Task brief
Among the entries below, please repeat exactly and only the lines from the line containing "What bpy script" to the line containing "FOLD_STEPS = 4", both lines included.

— START Data shown —

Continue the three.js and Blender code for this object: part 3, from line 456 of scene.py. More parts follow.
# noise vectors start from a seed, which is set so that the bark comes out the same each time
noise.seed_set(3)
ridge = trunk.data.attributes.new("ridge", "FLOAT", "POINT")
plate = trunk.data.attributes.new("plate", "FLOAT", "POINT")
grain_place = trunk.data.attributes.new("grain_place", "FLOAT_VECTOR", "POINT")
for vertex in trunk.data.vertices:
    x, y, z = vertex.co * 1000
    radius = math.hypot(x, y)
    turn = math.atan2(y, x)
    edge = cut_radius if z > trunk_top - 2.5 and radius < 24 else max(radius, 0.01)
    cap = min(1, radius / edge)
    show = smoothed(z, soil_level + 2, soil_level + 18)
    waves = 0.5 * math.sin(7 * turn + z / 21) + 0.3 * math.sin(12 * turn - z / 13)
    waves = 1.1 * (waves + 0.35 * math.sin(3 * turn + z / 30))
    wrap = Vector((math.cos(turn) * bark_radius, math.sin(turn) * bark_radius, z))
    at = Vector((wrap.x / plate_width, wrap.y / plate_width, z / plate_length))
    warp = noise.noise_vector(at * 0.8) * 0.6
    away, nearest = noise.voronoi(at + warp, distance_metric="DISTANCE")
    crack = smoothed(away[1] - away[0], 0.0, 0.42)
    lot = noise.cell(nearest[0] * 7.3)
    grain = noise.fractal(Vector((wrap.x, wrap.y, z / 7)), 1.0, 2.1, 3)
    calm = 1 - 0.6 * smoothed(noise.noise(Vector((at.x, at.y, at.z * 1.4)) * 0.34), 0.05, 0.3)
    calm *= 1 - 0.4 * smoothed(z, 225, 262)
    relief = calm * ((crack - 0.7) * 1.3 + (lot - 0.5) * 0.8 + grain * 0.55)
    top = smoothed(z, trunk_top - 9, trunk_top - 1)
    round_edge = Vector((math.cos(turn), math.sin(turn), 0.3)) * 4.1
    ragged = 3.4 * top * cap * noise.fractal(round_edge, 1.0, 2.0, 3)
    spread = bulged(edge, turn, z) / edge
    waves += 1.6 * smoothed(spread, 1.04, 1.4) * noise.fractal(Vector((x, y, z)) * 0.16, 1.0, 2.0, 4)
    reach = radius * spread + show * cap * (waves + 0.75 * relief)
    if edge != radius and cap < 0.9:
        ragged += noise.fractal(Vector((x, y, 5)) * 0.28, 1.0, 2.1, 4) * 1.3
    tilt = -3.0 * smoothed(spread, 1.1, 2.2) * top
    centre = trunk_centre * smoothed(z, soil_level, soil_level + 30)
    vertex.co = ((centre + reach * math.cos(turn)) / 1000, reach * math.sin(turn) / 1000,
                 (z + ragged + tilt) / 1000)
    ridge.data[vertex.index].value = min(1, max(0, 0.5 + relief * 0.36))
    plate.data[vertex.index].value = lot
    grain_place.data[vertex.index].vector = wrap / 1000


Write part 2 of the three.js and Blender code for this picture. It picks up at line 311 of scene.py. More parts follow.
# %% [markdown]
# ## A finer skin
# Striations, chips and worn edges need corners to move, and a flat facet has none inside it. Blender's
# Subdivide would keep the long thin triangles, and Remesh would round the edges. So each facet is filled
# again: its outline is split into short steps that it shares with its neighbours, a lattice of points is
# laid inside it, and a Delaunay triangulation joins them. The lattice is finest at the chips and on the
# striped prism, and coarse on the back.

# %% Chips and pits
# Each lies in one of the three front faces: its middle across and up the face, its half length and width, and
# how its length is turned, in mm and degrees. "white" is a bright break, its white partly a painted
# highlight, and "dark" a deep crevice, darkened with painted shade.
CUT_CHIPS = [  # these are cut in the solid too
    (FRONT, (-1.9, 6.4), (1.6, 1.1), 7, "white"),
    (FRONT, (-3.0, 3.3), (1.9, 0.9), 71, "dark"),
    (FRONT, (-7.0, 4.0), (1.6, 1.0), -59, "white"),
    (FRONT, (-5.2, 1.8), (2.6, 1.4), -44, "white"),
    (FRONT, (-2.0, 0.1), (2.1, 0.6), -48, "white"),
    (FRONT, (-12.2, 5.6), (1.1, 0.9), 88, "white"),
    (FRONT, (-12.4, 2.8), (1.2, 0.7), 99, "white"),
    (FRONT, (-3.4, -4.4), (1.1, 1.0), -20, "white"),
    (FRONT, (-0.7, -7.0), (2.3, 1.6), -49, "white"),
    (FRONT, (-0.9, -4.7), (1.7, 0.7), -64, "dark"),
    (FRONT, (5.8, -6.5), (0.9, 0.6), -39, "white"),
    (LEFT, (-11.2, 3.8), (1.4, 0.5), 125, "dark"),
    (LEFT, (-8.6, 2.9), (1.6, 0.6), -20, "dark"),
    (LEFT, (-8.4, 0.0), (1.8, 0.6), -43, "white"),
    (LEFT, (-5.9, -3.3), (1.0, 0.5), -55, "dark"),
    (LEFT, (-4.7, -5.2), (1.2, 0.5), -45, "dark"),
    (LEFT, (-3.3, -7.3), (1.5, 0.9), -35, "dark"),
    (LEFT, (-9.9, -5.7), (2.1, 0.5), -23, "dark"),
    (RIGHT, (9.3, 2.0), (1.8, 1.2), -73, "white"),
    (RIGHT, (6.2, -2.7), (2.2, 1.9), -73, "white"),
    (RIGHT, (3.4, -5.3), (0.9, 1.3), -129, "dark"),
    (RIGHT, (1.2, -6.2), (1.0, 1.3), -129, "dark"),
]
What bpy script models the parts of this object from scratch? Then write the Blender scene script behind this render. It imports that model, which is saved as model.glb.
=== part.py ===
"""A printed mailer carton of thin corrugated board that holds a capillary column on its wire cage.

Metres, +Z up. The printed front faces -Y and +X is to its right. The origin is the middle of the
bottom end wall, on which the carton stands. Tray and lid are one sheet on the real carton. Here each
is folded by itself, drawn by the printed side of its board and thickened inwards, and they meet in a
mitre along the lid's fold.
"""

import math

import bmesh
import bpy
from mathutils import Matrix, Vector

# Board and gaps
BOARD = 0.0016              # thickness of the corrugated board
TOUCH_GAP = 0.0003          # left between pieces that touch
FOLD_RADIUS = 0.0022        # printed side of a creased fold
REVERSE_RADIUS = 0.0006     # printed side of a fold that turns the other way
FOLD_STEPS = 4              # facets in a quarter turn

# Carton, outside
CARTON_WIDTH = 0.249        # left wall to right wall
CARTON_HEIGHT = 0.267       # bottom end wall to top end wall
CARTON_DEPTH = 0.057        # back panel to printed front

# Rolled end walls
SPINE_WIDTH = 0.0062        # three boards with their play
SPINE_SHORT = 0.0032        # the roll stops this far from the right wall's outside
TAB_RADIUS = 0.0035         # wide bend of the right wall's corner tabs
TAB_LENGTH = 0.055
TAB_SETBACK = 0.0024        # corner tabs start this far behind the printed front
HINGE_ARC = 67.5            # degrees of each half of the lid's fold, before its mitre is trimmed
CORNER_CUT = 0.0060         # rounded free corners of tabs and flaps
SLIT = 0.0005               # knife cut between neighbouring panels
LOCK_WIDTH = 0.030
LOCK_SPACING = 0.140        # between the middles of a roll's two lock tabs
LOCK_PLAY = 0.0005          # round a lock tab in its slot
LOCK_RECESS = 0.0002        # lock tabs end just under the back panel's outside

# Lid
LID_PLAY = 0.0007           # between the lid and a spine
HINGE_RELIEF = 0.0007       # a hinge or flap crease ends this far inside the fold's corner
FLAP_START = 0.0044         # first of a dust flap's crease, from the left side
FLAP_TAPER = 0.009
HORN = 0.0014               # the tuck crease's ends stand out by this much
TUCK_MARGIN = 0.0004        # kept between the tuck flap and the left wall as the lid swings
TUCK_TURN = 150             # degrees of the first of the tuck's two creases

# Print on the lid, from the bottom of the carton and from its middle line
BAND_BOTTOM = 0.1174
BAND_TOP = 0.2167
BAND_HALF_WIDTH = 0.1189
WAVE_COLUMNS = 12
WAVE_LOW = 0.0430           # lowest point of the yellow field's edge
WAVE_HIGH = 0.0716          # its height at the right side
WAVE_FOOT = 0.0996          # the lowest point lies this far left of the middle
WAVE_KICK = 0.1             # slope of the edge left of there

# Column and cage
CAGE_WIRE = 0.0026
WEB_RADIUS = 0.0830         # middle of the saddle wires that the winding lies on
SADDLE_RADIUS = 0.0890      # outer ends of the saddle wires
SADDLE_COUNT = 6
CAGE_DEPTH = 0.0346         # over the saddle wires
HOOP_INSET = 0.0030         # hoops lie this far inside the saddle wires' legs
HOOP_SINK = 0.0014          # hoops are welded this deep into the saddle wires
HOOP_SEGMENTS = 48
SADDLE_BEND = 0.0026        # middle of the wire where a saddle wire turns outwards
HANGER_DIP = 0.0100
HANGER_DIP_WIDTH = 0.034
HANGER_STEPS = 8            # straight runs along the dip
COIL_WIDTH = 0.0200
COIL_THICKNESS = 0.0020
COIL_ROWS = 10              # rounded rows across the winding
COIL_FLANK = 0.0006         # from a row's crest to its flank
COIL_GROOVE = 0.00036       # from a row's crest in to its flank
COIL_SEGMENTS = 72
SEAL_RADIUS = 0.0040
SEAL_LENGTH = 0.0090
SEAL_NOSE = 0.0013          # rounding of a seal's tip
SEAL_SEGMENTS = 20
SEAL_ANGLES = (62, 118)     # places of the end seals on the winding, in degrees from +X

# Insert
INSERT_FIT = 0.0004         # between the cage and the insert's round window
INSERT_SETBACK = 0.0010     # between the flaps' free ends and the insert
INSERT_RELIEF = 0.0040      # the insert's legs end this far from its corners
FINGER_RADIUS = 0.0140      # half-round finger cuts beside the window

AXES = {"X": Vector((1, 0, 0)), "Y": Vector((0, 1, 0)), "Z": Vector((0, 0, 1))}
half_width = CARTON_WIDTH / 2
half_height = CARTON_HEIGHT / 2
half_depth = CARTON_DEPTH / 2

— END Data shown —

Output for this exercise
What bpy script models the parts of this object from scratch? Then write the Blender scene script behind this render. It imports that model, which is saved as model.glb.
=== part.py ===
"""A printed mailer carton of thin corrugated board that holds a capillary column on its wire cage.

Metres, +Z up. The printed front faces -Y and +X is to its right. The origin is the middle of the
bottom end wall, on which the carton stands. Tray and lid are one sheet on the real carton. Here each
is folded by itself, drawn by the printed side of its board and thickened inwards, and they meet in a
mitre along the lid's fold.
"""

import math

import bmesh
import bpy
from mathutils import Matrix, Vector

# Board and gaps
BOARD = 0.0016              # thickness of the corrugated board
TOUCH_GAP = 0.0003          # left between pieces that touch
FOLD_RADIUS = 0.0022        # printed side of a creased fold
REVERSE_RADIUS = 0.0006     # printed side of a fold that turns the other way
FOLD_STEPS = 4              # facets in a quarter turn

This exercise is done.